Parent, child therapy helps military families connect

| June 1, 2012 | 0 Comments
Researchers and providers from the Child and Adolescent Psychiatry Services, School Behavioral Health Team and Child and Adolescent Psychology Services, Tripler Army Medical Center, have implemented a therapy called Parent-Child Interaction Therapy, which has been shown to effectively reduce behavior problems in young children, improve the parent-child relationship, and reduce parenting stress and depression. (Courtesy of Directorate of Family and Morale, Welfare and Recreation)

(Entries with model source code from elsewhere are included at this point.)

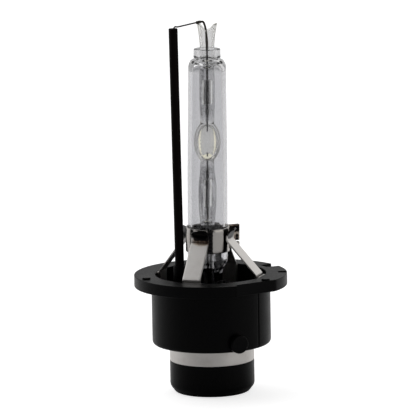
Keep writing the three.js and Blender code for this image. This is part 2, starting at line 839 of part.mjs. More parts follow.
// The lower lead: from the lower foil down through the stem's bore to the cap's axis and the contact.
function lowerLead() {
  const shankTop = webBottom - bond + contactShankHeight;
  return wire([
    [0, 0, webBottom - contactHeadHeight],
    [0, 0, shankTop + 2 * bond],
    aimed(0, 0, arcCentre + openBelow - 2.5),
    aimed(0, 0, arcCentre + openBelow + 0.3),
    aimed(0, 0, arcCentre + lowerFoilBottom - 2 * bond),
  ], leadDia);
}

// ---- Assembly ----

const sleeveInner = stemRadius + aimOffset(seat - stemBelowSeat) + 2 * bond;
const sleeveTop = plateBottom - bond;
const sleeve = tube(sleeveInner, sleeveInner + sleeveWall, webTop + bond, sleeveTop, 24);
const foil = (from, to) => block(0, 0, foilThickness, foilWidth, arcCentre + from, arcCentre + to);
const upperElectrode = electrode().translate(0, 0, arcCentre + foilFromCentre);
const lowerElectrode = electrode().rotateX(Math.PI).translate(0, 0, arcCentre - foilFromCentre);
const returnTube = tube(returnTubeBore / 2, returnTubeDia / 2, tubeBottom, seat + returnTubeTop, 16);

add(part, "cap_shell", capShell(), blackPlastic);
add(part, "nose_insulator", noseInsulator(), blackPlastic);
add(part, "contact_ring", contactRing(), nickel);
add(part, "centre_contact", centreContact(), nickel);
add(part, "well_plate", wellPlate(), innerPlastic);
add(part, "mounting_ring", mountingRing(), springSteel);
add(part, "insulating_sleeve", sleeve, paleCeramic);
[0, 90, 180, -90].forEach((angle, i) => {
  add(part, `support_finger_${i + 1}`, supportFinger(angle), springSteel, angle);
});
add(part, "return_tube", leaning(returnTube), ceramic);
add(part, "return_wire", returnWire(), nickel);
add(part, "lower_lead", lowerLead(), nickel);

add(burner, "outer_bulb", outerBulb(), clearGlass);
add(burner, "arc_tube", arcTube(), clearGlass);
add(burner, "halide_salts", halideSalts(), salt);
add(burner, "upper_electrode", upperElectrode, tungsten);
add(burner, "lower_electrode", lowerElectrode, tungsten);
add(burner, "upper_foil", foil(foilFromCentre, upperFoilTop), molybdenum, upperFoilAngle);
add(burner, "lower_foil", foil(lowerFoilBottom, -foilFromCentre), molybdenum, lowerFoilAngle);
add(burner, "upper_lead", upperLead(), nickel);
add(burner, "clamp_band", clampBand(), springSteel, earAngle);
add(burner, "lead_joint", leadJoint(), nickel);

export default part;
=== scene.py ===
import json
import math
import bmesh
import bpy
import numpy as np
from mathutils import Matrix, Vector


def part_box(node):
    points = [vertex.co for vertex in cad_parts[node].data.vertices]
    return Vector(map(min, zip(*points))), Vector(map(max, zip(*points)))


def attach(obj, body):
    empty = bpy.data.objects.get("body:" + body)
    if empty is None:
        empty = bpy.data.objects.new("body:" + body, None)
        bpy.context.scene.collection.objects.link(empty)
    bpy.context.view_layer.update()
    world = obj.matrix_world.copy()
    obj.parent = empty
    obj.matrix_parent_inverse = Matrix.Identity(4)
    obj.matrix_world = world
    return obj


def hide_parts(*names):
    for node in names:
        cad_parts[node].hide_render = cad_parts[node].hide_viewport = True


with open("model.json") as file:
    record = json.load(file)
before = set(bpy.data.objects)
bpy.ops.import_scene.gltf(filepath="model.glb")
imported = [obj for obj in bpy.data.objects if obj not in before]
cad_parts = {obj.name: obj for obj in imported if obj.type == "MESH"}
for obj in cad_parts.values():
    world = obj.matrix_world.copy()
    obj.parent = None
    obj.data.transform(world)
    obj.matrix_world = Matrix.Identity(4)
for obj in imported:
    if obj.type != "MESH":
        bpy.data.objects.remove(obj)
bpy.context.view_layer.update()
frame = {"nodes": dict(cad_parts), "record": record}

# A gas-discharge headlight bulb: socket cap, clamped clear bulb round an arc tube, ceramic return tube.
# Lengths in the dictionaries are millimetres, angles are degrees, heights stand over the nose's flat end
# unless they are said to stand over the seating plane.

scene = bpy.context.scene
mm = 0.001
record = frame["record"]
mountHeight = {m["name"]: m["pos_m"][2] / mm for m in record["mounts"]}
seat = mountHeight["seat_face"]
flangeBottom = mountHeight["flange_underside"]


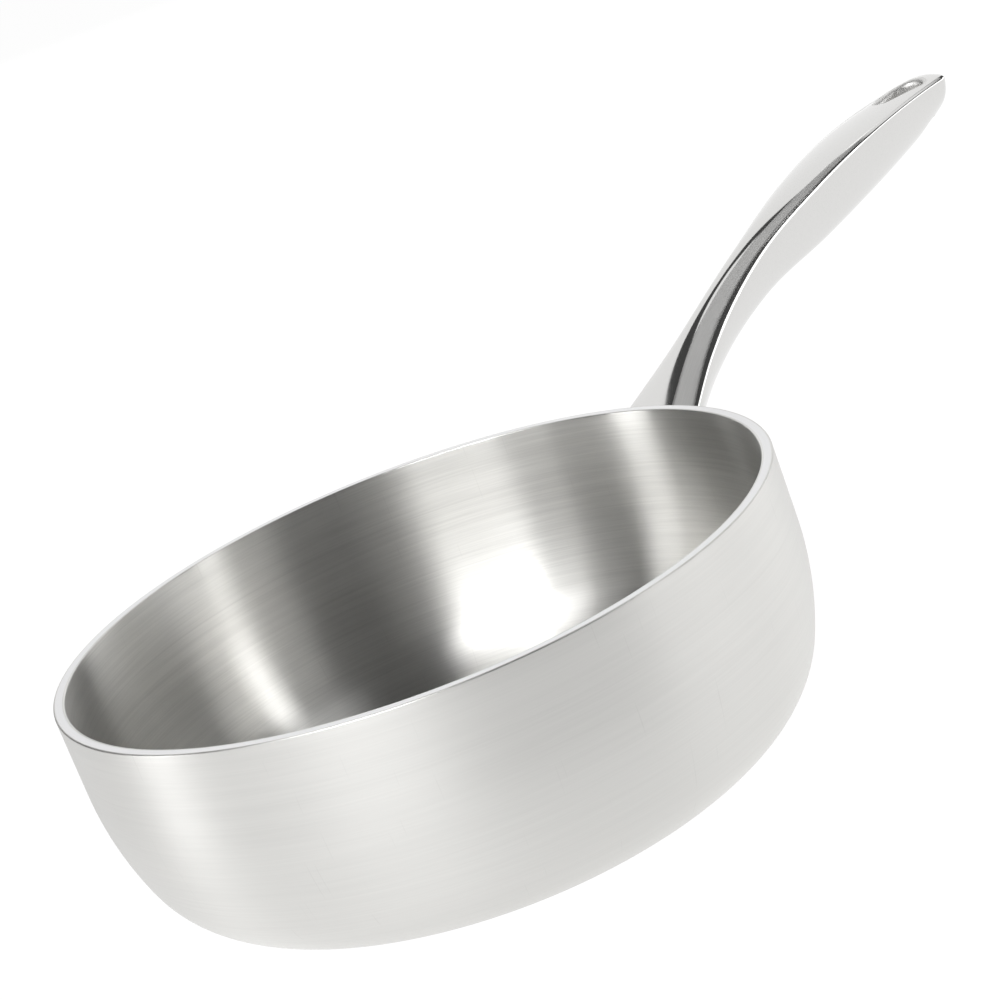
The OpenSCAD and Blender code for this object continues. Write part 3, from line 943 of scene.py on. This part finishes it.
class SAUCIER_OT_body(bpy.types.Operator):
    """Spins the three plies of the pan's body, with their brushed finishes"""

    bl_idname = "saucier.body"
    bl_label = "Body"

    def execute(self, context):
        b = context.scene.saucier_body
        ply_piece("outer_shell", 0, b.shell, "brushed_shell", rounded=1)
        ply_piece("aluminium_core", b.shell, b.core, "core_edge")
        depth = b.shell + b.core
        ply_piece("cooking_liner", depth, b.liner, "brushed_liner", rounded=-1)
        return {"FINISHED"}


class SAUCIER_OT_upper_shell(bpy.types.Operator):
    """Builds the handle's polished upper shell"""

    bl_idname = "saucier.upper_shell"
    bl_label = "Upper shell"

    def execute(self, context):
        shell_piece("handle_upper_shell", 0)
        return {"FINISHED"}


class SAUCIER_OT_lower_shell(bpy.types.Operator):
    """Builds the handle's polished lower shell, with its vent"""

    bl_idname = "saucier.lower_shell"
    bl_label = "Lower shell"

    def execute(self, context):
        piece = shell_piece("handle_lower_shell", 2)
        sizes = context.scene.saucier_handle
        middle = Vector((WALL_RADIUS + VENT_AT * sizes.reach, 0))
        turns = spaced(0, 2 * pi, VENT_SIDES)[:-1]
        hole = [middle + Vector((cos(a), sin(a))) * sizes.vent / 2 for a in turns]
        cut_away(piece, hole, 0, HandleForm(sizes).top(VENT_AT) - sizes.depths[1] / 2)
        return {"FINISHED"}


class SAUCIER_OT_seam_welds(bpy.types.Operator):
    """Builds the two ground welds that join the shells"""

    bl_idname = "saucier.seam_welds"
    bl_label = "Seam welds"

    def execute(self, context):
        form = HandleForm(context.scene.saucier_handle)
        sheet = form.sizes.sheet
        bm = blank()
        for side in (1, -1):
            rings = []
            for t, s in zip(form.places(0), form.places(sheet)):
                points = [(p, t) for p in form.outline(t, 0, True, 1)]
                points += [(p, s) for p in reversed(form.outline(s, sheet, False, 1))]
                rings.append([form.spot(Vector((p.x * side, p.y)), q) for p, q in points])
            rows = loft(bm, rings)
            mark_facets(bm, form, rows, 1)
            cap(bm, rows[0], 2)
        finished(bm, "steel_handle_seam_welds", "handle_steel", "handle_seam_welds")
        return {"FINISHED"}


class SAUCIER_OT_slot_sleeve(bpy.types.Operator):
    """Builds the tube that lines the hang slot, with its softly rounded lips"""

    bl_idname = "saucier.slot_sleeve"
    bl_label = "Slot sleeve"

    def execute(self, context):
        form = HandleForm(context.scene.saucier_handle)

        def lip(radius, stretch, sign):
            """Rings of points from the shell's surface into the slot, on a quarter round."""
            rings = []
            for a in spaced(0, pi / 2, LIP_STEPS):
                shift = sign * radius * (1 - cos(a))
                row = form.slot_outline(radius * (1 - sin(a)))
                rings.append([(p.x, p.y, form.height(p.x, p.y, stretch) + shift) for p in row])
            return rings

        rings = lip(form.sizes.slot_lip, 0, -1) + lip(form.sizes.sleeve, 2, 1)[::-1]
        bm = blank()
        loft(bm, rings + rings[:1])
        finished(bm, "steel_hang_slot_sleeve", "slot_steel", "hang_slot_sleeve")
        return {"FINISHED"}


class SAUCIER_OT_foot_welds(bpy.types.Operator):
    """Builds the hollow fillet weld round the foot, and finishes the plate and the pads"""

    bl_idname = "saucier.foot_welds"
    bl_label = "Foot welds"

    def execute(self, context):
        form = HandleForm(context.scene.saucier_handle)
        leg = form.sizes.fillet
        root = [form.spot(p, form.foot_t) for p in form.loop(form.foot_t, 0, True)]
        up = form.foot_t + leg / form.sizes.reach
        on_handle = [form.spot(p, up) for p in form.loop(up, 0, True)]
        on_plate = [form.spot(p, form.foot_t) for p in form.loop(form.foot_t, -leg, True)]
        rings = [
            [r + (h - r) * (1 - sin(a)) + (p - r) * (1 - cos(a))
             for r, h, p in zip(root, on_handle, on_plate)]
            for a in spaced(0, pi / 2, WELD_STEPS)]
        bm = blank()
        loft(bm, [root] + rings + [root])
        finished(bm, "steel_handle_foot_weld", "foot_weld", "handle_foot_weld")
        dress("handle_foot_plate", "foot_weld")
        dress("foot_weld_pads", "foot_weld")
        return {"FINISHED"}


class SAUCIER_OT_stage(bpy.types.Operator):
    """Sets up the floor, the lamps and the camera"""

    bl_idname = "saucier.stage"
    bl_label = "Stage"

    def execute(self, context):
        stage = context.scene.saucier_stage
        context.scene.view_settings.view_transform = "Standard"
        self.make_floor(stage)
        self.make_world()
        self.make_lamps()
        self.make_camera(stage)
        return {"FINISHED"}

    def make_floor(self, stage):
        """A white floor that still takes the pan's shadow."""
        bm = bmesh.new()
        bmesh.ops.create_grid(bm, x_segments=1, y_segments=1, size=stage.floor_size / 2)
        floor = add_piece("floor", bm)
        f = Finish(bpy.data.materials.new("floor_white"))
        path = f.node("ShaderNodeLightPath").socket.node
        camera, glossy, through = (
            Shade(f, path.outputs["Is %s Ray" % kind]) for kind in ("Camera", "Glossy", "Transmission"))
        seen = (camera + glossy + through).clamp()
        glow = f.node("ShaderNodeEmission", inputs={"Color": WHITE, "Strength": FLOOR_GLOW})
        paint = f.node("ShaderNodeBsdfDiffuse", inputs={"Color": rgba(WHITE[:3], FLOOR_PAINT)})
        f.end(f.node("ShaderNodeMixShader", inputs={0: FLOOR_SHARE * seen, 1: paint, 2: glow}))
        floor.data.materials.append(f.block)

    def make_world(self):
        """Pale round the horizon and dim above it, so that the softboxes stand out in the steel."""
        world = bpy.data.worlds.new("studio")
        bpy.context.scene.world = world
        f = Finish(world)
        way = f.node("ShaderNodeTexCoord", output=0)
        height = f.xyz(way)[2]
        low, high = (sin(radians(angle)) for angle in WORLD_BAND)
        level = f.between(height, low, high, WORLD_LOW, WORLD_HIGH)
        sky = f.node("ShaderNodeBackground", inputs={"Color": WHITE, "Strength": level})
        f.node("ShaderNodeOutputWorld", inputs={"Surface": sky})

    def make_lamps(self):
        """The softboxes, each facing the pan."""
        for name, (azimuth, height, wide, tall, radiance) in SOFTBOXES.items():
            light = bpy.data.lights.new(name, "AREA")
            light.shape = "RECTANGLE"
            light.size = 2 * LAMP_DISTANCE * tan(radians(wide / 2))
            light.size_y = 2 * LAMP_DISTANCE * tan(radians(tall / 2))
            light.energy = radiance * pi * light.size * light.size_y
            lamp = add_object(name, light)
            a, e = radians(azimuth), radians(height)
            way = Vector((cos(a) * cos(e), sin(a) * cos(e), sin(e)))
            turn = way.to_track_quat("Z", "Y").to_matrix().to_4x4()
            lamp.matrix_world = Matrix.Translation(way * LAMP_DISTANCE + LAMP_AIM) @ turn
            lamp.visible_camera = False

    def make_camera(self, stage):
        """The camera, placed and rolled to match the photo."""
        data = bpy.data.cameras.new("camera")
        data.lens = stage.camera_lens
        data.sensor_width = SENSOR_WIDTH
        camera = add_object("camera", data)
        place, aim = Vector(stage.camera_place), Vector(stage.camera_aim)
        turn = (aim - place).to_track_quat("-Z", "Y").to_matrix().to_4x4()
        roll = Matrix.Rotation(stage.camera_roll, 4, "Z")
        camera.matrix_world = Matrix.Translation(place) @ turn @ roll
        bpy.context.scene.camera = camera


class SAUCIER_PT_panel(bpy.types.Panel):
    """Lists the steps that dress the pan"""

    bl_idname = "SAUCIER_PT_panel"
    bl_label = "Saucier pan"
    bl_space_type = "VIEW_3D"
    bl_region_type = "UI"
    bl_category = "Saucier"

    def draw(self, context):
        for step in STEPS:
            self.layout.operator(step.bl_idname)


STEPS = (
    SAUCIER_OT_body,
    SAUCIER_OT_upper_shell,
    SAUCIER_OT_lower_shell,
    SAUCIER_OT_seam_welds,
    SAUCIER_OT_slot_sleeve,
    SAUCIER_OT_foot_welds,
    SAUCIER_OT_stage,
)
GROUPS = {
    "saucier_finish": SaucierFinish,
    "saucier_body": SaucierBody,
    "saucier_handle": SaucierHandle,
    "saucier_stage": SaucierStage,
}


def register():
    for group in GROUPS.values():
        bpy.utils.register_class(group)
    for name, group in GROUPS.items():
        setattr(bpy.types.Scene, name, PointerProperty(type=group))
    for step in STEPS:
        bpy.utils.register_class(step)
    bpy.utils.register_class(SAUCIER_PT_panel)


def unregister():
    bpy.utils.unregister_class(SAUCIER_PT_panel)
    for step in reversed(STEPS):
        bpy.utils.unregister_class(step)
    for name, group in GROUPS.items():
        delattr(bpy.types.Scene, name)
        bpy.utils.unregister_class(group)


def main():
    register()
    for step in STEPS:
        area, name = step.bl_idname.split(".")
        getattr(getattr(bpy.ops, area), name)()


if __name__ == "__main__":
    main()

Researchers and providers from the Child and Adolescent Psychiatry Services, School Behavioral Health Team and Child and Adolescent Psychology Services, Tripler Army Medical Center, have implemented a therapy called Parent-Child Interaction Therapy, which has been shown to effectively reduce behavior problems in young children, improve the parent-child relationship, and reduce parenting stress and depression. (Courtesy of Directorate of Family and Morale, Welfare and Recreation)

Stephanie Bryant
Tripler Army Medical Center Public Affairs

HONOLULU — A family-focused therapy program has been adopted recently by Tripler Army Medical Center with the intent to improve military family relationships.

Researchers and providers from the Child and Adolescent Psychiatry Services; School Behavioral Health Team and Child and Adolescent Psychology Services; here, have been collaborating with the Mayerson Center for Safe and Healthy Children at Cincinnati Children’s Hospital Medical Center to adapt a therapy called Parent-Child Interaction Therapy, or PCIT, for use with military families.

Medical research has shown that there is a gap in treatment and resiliency-building for military families with young children. Although not a new therapy, PCIT uses research-based treatments to help children with disruptive behaviors.

According to the program description, parents are taught specific skills designed to improve the parent-child relationship, improve the child’s attention and concentration, increase frustration tolerance and anger management and increase pro-social skills.

“When I started my internship (at TAMC), I wondered why they did not have this program at the hospital because of the military children and the difficulty with separation, deployments and adjustments,” said Dr. Shantel Fernandez, licensed clinical psychologist, Child and Adolescent Psychiatry Services School Behavioral Health Team, TAMC, and Tripler’s principal investigator for PCIT.

“What makes us different from other PCIT programs is that this is the first time this (treatment) has been looked at with military families,” Fernandez said. “The research shows that there is an increase in disruptive behaviors in kids, more marital problems and more child mistreatments (due to the increase in deployments.)”

This intervention therapy has been shown to effectively reduce behavior problems in young children, improve the parent-child relationship, and reduce parenting stress and depression.

For Barbara Pritchard, adult supervisor, Makalapa Elementary School, and wife of Marine Corps Sgt. Allen Pritchard, U.S. Marine Forces-Pacific, the interaction therapy has dramatically changed the relationship between her and her 5-year-old daughter, Faith Blair.

“(Faith) was out of control, defiant, and refused to follow direction or listen to teachers at school,” Pritchard said. “The therapy coached me on behavioral therapy (techniques) and then Doctor Fernandez met separately with Faith.

(Fernandez) went over guidelines and how to get the achieved goal from Faith focusing on positive interaction and reward in the beginning phase and then incorporating discipline techniques.

“It was a very relaxed and calm environment and (Doctor Fernandez) answered every question I had,” Pritchard added.

Tripler’s PCIT program is focusing on children ages 2-6 years-old and averages 15-18 one-hour sessions.

Pritchard says that she and Faith, who attended sessions late September 2011-March 2012, are now able to spend time together enjoying activities and less time in conflict together.

“She responds more quickly to me and my requests,” Pritchard said. “She used to push and test limits and now I only have to tell her things one time or remind her once. She respects me more as a parent and, I think, respects all adults much better.”

As an adult supervisor at an elementary school, Pritchard has been able to use the skills and techniques she has learned with her daughter and apply it at work.

“I learned very good coping skills to use; not just in a one-on-one family setting, but also it helps in my career,” Pritchard said. “(Working at a school) gives me a nice, relaxed environment to practice those skills.”